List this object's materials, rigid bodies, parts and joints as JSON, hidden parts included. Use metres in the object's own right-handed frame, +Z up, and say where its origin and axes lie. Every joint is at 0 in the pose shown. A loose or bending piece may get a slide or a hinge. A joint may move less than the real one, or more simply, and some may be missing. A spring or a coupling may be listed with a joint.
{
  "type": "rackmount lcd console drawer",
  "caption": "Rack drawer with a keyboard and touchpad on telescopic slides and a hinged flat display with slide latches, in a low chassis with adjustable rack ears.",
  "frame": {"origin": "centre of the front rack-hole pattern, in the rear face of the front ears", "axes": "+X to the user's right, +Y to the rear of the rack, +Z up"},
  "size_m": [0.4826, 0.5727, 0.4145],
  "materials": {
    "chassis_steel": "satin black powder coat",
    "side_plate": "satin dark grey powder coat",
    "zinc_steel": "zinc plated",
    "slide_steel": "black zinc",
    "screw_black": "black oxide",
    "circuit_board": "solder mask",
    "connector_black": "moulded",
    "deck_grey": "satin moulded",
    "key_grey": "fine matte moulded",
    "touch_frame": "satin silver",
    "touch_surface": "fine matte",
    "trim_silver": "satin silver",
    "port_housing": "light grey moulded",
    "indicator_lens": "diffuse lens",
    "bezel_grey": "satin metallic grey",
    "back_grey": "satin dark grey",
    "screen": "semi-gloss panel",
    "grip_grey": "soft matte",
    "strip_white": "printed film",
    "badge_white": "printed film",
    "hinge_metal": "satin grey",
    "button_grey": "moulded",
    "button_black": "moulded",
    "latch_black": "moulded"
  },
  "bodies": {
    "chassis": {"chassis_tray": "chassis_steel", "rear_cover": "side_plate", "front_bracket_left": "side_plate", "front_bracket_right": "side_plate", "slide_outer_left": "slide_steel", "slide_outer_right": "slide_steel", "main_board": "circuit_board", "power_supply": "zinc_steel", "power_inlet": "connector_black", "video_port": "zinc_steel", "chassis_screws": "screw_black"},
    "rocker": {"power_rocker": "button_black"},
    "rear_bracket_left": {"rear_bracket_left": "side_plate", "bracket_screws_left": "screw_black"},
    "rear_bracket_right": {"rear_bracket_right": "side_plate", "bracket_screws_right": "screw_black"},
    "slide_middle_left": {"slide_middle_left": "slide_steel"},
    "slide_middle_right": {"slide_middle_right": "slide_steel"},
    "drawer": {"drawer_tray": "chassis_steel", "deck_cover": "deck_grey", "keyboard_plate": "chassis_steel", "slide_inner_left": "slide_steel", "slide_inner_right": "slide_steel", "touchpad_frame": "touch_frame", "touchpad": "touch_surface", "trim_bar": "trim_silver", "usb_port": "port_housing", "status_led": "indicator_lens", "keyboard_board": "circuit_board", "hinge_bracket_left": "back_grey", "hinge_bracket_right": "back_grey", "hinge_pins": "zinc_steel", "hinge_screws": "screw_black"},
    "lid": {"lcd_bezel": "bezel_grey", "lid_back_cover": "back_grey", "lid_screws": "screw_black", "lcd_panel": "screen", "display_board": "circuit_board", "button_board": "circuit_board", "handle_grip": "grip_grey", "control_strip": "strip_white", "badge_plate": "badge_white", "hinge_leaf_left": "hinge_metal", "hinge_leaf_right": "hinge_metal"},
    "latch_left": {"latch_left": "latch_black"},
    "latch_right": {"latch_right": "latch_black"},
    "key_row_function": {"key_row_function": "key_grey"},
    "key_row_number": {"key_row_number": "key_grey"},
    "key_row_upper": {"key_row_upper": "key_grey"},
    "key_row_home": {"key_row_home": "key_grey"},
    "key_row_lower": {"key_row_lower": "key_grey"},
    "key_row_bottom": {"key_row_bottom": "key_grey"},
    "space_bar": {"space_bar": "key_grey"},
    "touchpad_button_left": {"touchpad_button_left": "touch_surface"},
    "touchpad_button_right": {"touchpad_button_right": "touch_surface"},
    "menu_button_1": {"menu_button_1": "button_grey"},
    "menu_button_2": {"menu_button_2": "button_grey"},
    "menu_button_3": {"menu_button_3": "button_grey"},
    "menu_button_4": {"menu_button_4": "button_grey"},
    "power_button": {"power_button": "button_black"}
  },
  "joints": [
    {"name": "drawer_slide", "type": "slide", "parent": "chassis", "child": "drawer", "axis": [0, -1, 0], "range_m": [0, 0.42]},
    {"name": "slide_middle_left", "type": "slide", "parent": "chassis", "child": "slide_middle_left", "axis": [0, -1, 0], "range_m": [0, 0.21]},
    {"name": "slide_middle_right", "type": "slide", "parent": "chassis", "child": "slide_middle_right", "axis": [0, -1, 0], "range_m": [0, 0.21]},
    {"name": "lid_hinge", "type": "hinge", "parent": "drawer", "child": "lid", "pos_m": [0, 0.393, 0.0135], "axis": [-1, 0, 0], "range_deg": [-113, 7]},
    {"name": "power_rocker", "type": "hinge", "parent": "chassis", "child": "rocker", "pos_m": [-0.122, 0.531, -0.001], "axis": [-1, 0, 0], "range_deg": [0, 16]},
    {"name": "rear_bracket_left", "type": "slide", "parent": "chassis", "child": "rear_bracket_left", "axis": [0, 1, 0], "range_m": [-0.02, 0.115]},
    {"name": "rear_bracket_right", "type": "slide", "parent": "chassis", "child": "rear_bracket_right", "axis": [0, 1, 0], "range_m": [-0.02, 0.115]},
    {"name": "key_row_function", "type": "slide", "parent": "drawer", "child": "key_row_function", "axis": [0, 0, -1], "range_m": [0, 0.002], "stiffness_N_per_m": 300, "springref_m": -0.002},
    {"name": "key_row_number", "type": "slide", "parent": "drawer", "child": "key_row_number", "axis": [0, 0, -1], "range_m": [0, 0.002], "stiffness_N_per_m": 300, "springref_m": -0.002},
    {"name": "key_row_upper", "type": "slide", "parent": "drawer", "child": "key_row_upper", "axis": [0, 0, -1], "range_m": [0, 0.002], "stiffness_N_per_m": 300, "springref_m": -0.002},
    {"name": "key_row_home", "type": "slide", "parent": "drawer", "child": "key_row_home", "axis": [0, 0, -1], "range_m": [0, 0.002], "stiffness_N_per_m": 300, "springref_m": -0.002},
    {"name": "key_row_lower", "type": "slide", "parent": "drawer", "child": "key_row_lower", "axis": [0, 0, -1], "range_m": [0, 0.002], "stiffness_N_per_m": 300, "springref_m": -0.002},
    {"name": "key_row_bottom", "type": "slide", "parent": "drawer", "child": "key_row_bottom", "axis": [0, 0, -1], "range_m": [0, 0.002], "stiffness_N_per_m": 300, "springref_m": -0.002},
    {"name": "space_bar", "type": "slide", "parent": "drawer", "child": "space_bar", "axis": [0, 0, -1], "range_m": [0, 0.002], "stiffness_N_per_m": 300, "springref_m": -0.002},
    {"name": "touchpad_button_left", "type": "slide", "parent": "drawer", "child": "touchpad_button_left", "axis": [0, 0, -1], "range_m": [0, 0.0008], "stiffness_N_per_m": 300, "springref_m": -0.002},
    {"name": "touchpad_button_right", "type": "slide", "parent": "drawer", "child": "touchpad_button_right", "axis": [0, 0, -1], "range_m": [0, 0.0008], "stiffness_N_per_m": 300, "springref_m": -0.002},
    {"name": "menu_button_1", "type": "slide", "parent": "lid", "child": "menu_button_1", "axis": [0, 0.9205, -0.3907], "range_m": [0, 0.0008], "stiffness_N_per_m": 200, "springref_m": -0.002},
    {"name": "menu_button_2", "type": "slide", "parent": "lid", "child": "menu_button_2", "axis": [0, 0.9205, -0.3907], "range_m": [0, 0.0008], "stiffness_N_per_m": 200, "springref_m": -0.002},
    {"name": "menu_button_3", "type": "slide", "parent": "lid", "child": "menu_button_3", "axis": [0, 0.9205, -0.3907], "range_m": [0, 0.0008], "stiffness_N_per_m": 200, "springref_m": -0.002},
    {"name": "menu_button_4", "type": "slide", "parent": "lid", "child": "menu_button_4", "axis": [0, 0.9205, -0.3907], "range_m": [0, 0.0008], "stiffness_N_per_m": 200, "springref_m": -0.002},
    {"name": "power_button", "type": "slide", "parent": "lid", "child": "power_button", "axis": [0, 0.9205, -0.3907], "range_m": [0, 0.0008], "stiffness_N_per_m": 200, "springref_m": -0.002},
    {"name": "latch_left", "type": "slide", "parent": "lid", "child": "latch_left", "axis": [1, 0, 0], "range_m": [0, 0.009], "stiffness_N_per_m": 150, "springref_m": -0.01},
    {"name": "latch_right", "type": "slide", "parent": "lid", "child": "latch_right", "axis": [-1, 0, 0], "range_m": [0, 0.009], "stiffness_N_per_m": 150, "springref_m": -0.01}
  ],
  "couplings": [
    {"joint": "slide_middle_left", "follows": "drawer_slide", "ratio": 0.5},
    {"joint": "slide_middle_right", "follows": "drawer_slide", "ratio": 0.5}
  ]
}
......
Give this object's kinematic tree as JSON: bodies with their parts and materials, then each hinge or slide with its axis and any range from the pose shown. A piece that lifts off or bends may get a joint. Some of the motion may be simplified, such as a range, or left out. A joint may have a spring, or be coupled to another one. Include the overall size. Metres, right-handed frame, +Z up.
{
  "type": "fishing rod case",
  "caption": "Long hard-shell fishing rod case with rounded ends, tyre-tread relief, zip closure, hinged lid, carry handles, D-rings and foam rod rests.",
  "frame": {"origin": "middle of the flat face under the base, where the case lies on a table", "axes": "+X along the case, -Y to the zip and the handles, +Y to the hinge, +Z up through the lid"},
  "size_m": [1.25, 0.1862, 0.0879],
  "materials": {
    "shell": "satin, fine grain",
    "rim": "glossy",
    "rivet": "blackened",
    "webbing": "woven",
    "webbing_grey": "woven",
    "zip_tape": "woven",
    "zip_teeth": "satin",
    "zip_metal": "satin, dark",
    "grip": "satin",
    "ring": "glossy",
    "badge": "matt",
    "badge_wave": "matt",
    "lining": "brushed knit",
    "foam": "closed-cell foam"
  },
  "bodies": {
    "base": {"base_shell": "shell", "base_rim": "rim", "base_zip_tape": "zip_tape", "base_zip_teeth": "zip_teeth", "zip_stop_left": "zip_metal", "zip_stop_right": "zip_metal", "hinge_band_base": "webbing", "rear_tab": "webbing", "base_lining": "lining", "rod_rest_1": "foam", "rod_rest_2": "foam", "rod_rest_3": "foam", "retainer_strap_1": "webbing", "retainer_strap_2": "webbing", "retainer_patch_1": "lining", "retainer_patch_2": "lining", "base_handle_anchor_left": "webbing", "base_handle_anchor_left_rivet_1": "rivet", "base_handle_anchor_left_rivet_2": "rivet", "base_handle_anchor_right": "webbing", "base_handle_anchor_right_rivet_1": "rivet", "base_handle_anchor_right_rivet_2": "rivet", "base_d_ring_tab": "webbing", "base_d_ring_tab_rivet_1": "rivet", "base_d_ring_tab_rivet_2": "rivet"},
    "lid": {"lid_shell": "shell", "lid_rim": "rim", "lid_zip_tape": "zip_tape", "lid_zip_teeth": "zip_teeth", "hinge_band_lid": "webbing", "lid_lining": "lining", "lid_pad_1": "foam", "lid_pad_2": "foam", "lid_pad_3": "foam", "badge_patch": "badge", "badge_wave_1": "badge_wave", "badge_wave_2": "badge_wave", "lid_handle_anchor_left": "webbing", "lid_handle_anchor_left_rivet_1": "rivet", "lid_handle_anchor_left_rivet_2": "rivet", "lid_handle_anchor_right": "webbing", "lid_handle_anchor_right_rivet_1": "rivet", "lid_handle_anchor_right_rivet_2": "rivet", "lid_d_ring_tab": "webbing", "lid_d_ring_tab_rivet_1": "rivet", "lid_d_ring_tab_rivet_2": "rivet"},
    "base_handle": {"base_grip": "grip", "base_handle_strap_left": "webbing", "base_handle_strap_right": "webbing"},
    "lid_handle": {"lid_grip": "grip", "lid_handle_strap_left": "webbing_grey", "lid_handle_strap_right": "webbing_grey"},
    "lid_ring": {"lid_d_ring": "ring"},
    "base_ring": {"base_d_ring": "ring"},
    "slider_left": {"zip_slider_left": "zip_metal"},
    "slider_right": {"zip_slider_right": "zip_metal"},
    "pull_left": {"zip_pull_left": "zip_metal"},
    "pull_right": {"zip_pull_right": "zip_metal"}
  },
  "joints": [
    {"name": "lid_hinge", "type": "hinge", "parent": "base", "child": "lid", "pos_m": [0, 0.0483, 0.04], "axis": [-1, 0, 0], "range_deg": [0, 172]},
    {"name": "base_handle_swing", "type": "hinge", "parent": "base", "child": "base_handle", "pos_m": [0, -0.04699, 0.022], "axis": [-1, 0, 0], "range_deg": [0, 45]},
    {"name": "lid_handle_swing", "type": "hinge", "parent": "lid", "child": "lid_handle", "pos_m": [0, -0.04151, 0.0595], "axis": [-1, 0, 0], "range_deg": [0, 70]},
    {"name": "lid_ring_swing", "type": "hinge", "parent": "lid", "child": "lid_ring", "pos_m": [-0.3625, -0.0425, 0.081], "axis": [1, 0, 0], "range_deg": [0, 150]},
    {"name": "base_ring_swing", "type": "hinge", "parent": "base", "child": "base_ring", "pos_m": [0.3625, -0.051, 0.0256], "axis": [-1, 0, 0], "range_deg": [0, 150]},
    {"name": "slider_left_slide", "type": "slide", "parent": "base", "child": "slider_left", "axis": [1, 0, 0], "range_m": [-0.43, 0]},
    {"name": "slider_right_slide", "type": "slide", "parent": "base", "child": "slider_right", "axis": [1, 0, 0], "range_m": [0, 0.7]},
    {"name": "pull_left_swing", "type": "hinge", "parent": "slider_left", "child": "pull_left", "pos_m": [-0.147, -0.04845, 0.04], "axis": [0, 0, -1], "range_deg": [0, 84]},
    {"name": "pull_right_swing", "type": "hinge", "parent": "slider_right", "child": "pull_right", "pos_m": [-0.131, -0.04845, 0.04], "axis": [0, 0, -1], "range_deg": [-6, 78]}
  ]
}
......
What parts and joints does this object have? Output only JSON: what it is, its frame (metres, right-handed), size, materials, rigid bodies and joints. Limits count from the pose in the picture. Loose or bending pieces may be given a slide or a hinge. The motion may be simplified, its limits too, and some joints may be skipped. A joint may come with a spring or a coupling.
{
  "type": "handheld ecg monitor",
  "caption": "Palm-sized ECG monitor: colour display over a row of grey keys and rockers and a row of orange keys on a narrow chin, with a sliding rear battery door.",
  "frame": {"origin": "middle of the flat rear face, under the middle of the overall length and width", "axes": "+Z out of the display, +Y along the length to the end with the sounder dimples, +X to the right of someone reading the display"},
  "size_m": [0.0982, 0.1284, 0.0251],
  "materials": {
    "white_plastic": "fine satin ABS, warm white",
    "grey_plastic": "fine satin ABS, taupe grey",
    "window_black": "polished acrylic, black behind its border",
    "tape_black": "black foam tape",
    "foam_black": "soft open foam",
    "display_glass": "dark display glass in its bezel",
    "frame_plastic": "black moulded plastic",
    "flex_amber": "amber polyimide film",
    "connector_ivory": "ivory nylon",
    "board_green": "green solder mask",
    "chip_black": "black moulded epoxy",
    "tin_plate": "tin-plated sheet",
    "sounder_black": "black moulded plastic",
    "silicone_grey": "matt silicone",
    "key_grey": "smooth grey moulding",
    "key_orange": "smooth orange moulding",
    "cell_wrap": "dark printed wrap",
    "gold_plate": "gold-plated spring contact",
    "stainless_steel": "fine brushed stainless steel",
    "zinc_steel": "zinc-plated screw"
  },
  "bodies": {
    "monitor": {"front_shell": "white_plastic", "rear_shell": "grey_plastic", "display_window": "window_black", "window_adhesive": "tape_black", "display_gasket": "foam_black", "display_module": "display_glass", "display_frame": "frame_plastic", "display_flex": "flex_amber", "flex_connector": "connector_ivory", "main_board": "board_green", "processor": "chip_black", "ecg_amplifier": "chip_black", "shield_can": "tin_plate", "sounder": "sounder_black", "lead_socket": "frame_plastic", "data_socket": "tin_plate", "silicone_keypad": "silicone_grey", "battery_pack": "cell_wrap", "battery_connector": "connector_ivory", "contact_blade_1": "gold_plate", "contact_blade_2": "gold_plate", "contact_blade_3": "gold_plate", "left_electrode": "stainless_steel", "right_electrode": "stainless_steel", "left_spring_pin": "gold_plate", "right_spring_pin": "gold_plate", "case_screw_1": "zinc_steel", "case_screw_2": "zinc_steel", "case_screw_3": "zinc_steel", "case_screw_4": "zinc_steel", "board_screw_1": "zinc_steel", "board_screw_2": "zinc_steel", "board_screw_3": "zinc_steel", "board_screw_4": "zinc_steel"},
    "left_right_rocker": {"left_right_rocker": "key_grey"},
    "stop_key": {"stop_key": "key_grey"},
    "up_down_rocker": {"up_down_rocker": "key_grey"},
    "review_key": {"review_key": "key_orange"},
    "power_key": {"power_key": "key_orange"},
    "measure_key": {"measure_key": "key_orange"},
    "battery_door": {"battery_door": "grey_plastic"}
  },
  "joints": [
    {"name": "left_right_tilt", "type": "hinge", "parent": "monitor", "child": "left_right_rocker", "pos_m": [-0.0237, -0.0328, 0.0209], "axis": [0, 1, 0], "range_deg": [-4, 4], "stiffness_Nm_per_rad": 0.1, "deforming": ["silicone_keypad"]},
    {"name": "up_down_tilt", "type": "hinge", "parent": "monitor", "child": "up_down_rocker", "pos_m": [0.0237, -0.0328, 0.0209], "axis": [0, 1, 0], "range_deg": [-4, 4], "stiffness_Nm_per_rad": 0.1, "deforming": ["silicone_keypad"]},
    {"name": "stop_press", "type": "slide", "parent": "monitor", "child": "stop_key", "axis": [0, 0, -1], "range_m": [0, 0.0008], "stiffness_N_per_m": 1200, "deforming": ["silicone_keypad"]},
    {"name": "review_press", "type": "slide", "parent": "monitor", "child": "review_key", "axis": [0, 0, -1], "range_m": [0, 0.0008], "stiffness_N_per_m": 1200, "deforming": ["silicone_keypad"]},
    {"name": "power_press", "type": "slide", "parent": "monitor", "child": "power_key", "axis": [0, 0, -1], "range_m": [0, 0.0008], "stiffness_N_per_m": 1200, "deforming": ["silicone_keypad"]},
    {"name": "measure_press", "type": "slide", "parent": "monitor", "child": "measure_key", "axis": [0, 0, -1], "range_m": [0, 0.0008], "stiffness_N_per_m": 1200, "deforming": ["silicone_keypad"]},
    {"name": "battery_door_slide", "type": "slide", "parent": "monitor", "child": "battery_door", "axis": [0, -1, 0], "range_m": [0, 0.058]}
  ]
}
......
> AIM OF THE EXERCISE
Pull out all lines in the data above that include "shown".

> FULL OUTPUT
List this object's materials, rigid bodies, parts and joints as JSON, hidden parts included. Use metres in the object's own right-handed frame, +Z up, and say where its origin and axes lie. Every joint is at 0 in the pose shown. A loose or bending piece may get a slide or a hinge. A joint may move less than the real one, or more simply, and some may be missing. A spring or a coupling may be listed with a joint.
Give this object's kinematic tree as JSON: bodies with their parts and materials, then each hinge or slide with its axis and any range from the pose shown. A piece that lifts off or bends may get a joint. Some of the motion may be simplified, such as a range, or left out. A joint may have a spring, or be coupled to another one. Include the overall size. Metres, right-handed frame, +Z up.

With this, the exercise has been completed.